## AIM
Copy exactly the lines of the material below that run from the one containing "hide_parts(node)" through the one containing "a knotted ball.". Copy no other lines.

## DATASET ROWS
*****

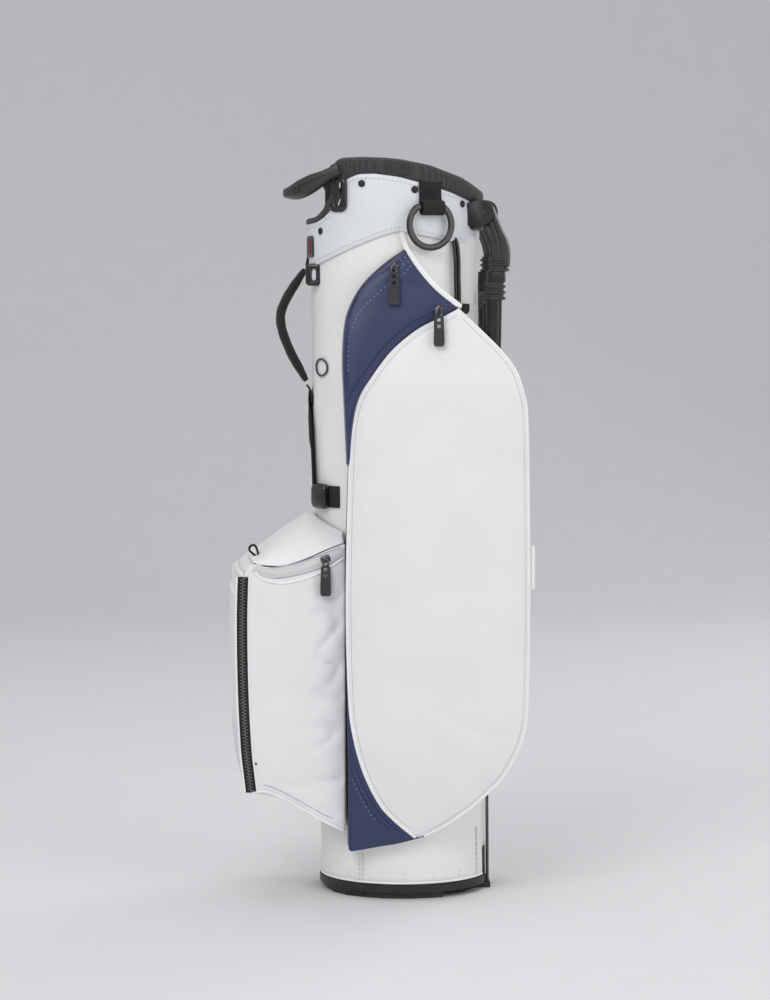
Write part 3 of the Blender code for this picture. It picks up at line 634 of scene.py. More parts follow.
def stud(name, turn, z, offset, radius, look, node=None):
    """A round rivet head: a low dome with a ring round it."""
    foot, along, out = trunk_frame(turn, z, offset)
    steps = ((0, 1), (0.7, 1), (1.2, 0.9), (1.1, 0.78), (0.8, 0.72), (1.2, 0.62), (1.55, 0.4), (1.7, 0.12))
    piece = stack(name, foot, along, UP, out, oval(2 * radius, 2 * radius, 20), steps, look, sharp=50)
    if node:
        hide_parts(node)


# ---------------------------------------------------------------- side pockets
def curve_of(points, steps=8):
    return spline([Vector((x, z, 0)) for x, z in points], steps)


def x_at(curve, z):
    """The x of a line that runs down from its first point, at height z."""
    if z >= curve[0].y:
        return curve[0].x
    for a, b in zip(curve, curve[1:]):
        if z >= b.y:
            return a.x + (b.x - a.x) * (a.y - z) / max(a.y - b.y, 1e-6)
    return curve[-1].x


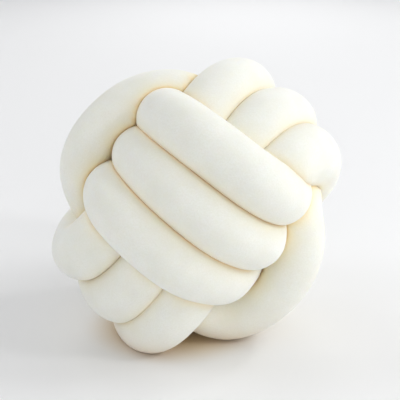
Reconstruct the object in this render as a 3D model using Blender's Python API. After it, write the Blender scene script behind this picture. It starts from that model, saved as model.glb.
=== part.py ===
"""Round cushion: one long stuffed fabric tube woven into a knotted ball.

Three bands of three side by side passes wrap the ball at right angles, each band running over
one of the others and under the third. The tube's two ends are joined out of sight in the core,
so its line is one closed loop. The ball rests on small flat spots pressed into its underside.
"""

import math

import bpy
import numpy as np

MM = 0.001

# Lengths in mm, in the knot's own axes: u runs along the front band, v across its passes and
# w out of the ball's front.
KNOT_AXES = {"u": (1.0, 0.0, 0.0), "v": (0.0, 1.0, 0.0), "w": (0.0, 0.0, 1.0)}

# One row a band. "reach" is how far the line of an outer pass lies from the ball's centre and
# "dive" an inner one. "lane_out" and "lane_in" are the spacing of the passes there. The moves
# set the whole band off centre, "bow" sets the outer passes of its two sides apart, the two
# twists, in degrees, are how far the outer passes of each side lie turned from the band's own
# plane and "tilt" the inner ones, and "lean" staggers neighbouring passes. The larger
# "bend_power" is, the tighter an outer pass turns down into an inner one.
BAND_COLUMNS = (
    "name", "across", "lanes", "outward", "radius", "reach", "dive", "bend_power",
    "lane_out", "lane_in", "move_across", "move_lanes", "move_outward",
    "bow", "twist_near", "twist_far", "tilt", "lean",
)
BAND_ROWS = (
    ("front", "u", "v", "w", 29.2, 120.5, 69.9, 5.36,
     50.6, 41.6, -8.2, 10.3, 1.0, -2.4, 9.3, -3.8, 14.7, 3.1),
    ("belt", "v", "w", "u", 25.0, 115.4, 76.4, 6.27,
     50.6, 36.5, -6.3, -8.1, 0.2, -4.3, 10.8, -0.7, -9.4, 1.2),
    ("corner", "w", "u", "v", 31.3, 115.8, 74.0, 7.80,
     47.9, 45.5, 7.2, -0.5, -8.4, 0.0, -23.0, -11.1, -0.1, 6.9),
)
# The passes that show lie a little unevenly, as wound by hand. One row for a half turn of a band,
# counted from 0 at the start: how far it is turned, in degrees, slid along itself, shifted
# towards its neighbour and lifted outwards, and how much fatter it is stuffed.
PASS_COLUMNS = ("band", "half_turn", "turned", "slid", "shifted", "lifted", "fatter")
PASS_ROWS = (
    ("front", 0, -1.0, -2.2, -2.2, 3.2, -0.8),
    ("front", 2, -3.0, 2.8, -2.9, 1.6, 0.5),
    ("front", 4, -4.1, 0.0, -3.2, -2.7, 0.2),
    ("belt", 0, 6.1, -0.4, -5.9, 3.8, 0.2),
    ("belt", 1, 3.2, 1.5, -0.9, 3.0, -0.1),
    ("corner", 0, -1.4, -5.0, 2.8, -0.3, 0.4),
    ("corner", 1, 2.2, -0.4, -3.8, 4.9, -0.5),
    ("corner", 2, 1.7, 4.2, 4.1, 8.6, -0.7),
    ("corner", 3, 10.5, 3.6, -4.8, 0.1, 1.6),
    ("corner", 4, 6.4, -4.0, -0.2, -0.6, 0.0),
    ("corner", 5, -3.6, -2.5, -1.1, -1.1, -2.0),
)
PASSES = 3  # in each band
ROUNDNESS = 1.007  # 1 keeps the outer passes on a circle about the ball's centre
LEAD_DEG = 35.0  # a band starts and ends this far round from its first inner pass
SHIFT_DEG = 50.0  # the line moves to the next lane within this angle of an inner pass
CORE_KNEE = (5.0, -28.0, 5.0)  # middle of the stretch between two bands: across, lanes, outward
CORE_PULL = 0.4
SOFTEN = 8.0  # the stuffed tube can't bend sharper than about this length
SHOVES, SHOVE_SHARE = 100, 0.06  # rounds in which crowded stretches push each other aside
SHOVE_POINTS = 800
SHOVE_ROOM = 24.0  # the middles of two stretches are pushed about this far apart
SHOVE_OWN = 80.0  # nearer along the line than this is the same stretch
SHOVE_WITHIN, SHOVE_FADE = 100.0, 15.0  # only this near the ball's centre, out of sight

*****

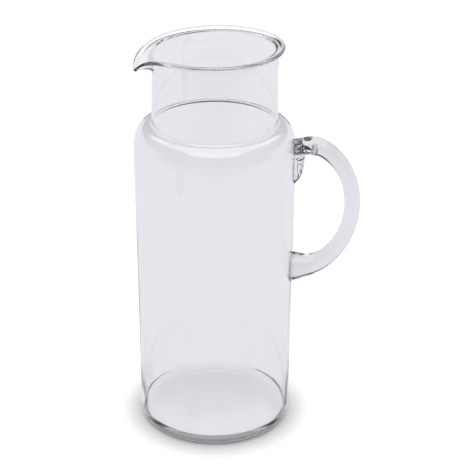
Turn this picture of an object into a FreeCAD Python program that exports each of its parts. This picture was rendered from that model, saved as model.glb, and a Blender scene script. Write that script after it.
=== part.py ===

*****

## FULL ANSWER
        hide_parts(node)


# ---------------------------------------------------------------- side pockets
def curve_of(points, steps=8):
    return spline([Vector((x, z, 0)) for x, z in points], steps)


def x_at(curve, z):
    """The x of a line that runs down from its first point, at height z."""
    if z >= curve[0].y:
        return curve[0].x
    for a, b in zip(curve, curve[1:]):
        if z >= b.y:
            return a.x + (b.x - a.x) * (a.y - z) / max(a.y - b.y, 1e-6)
    return curve[-1].x


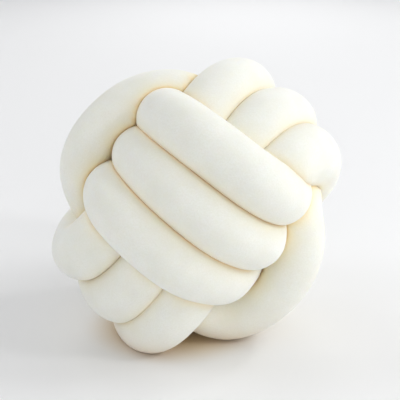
Reconstruct the object in this render as a 3D model using Blender's Python API. After it, write the Blender scene script behind this picture. It starts from that model, saved as model.glb.
=== part.py ===
"""Round cushion: one long stuffed fabric tube woven into a knotted ball.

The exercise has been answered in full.